Today is Ignatius’ birthday. He invites a lot of friends. Now it’s dinner time. Ignatius wants to know how many tables he needs at least. You have to notice that not all the friends know each other, and all the friends do not want to stay with strangers.
One important rule for this problem is that if I tell you A knows B, and B knows C, that means A, B, C know each other, so they can stay in one table.

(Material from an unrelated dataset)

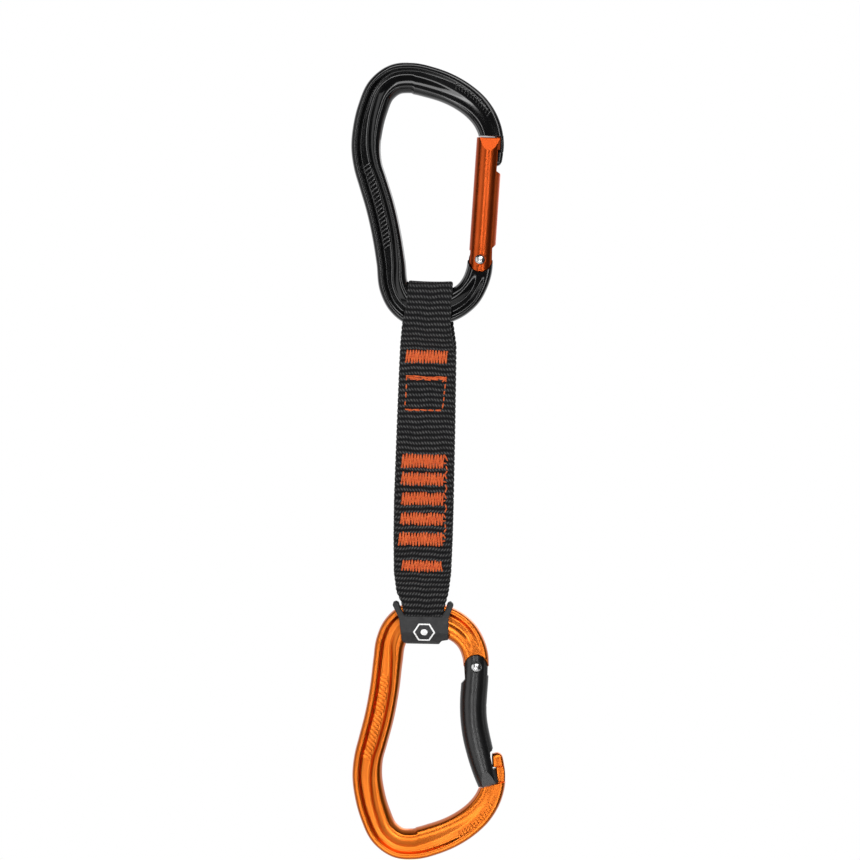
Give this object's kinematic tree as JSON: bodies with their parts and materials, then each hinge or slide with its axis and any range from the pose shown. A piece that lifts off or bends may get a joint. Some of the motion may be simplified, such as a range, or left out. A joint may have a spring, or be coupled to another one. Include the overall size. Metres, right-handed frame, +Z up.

For example: If I tell you A knows B, B knows C, and D knows E, so A, B, C can stay in one table, and D, E have to stay in the other one. So Ignatius needs 2 tables at least.
Input
The input starts with an integer T(1<=T<=25) which indicate the number of test cases. Then T test cases follow. Each test case starts with two integers N and M(1<=N,M<=1000). N indicates the number of friends, the friends are marked from 1 to N. Then M lines follow. Each line consists of two integers A and B(A!=B), that means friend A and friend B know each other. There will be a blank line between two cases.
Output
For each test case, just output how many tables Ignatius needs at least. Do NOT print any blanks.
Sample Input
2
5 3
1 2
2 3
4 5
5 1
2 5
Sample Output
2
4
嗯…说了这么多就是 人怕陌生,想和认识的人坐一起,给你一对数字表示这两个人认识 问你要准备几张桌子…(全是英文 烦死了…)
这里用到并查集 哈哈 这是个模板题!
#include <iostream>
using namespace std;
const int N = 10010;
int s[N+1];
void inits() //初始化函数
{
for(int i=1;i<=N;i++)
s[i]=i;
}
int finds(int x) //查找函数
{
return x==s[x]?x:finds(s[x]);
}
void unions(int x,int y)//合并函数
{
x=finds(x);
y=finds(y);
if(x!=y) s[x]=s[y];
}
int main()
{
int t,m,n,x,y;
cin>>t;
while(t--)
{
cin>>m>>n;
inits();
while(n--)
{
cin>>x>>y;
unions(x,y);
}
int ant=0;
for(int i=1;i<=m;i++)
{
if(s[i]==i)
ant++;
}
cout<<ant<<endl;
}
return 0;
}
这道题很简单 也不需要压缩 优化啥的 相信你接触并查集一定可以 领会的!!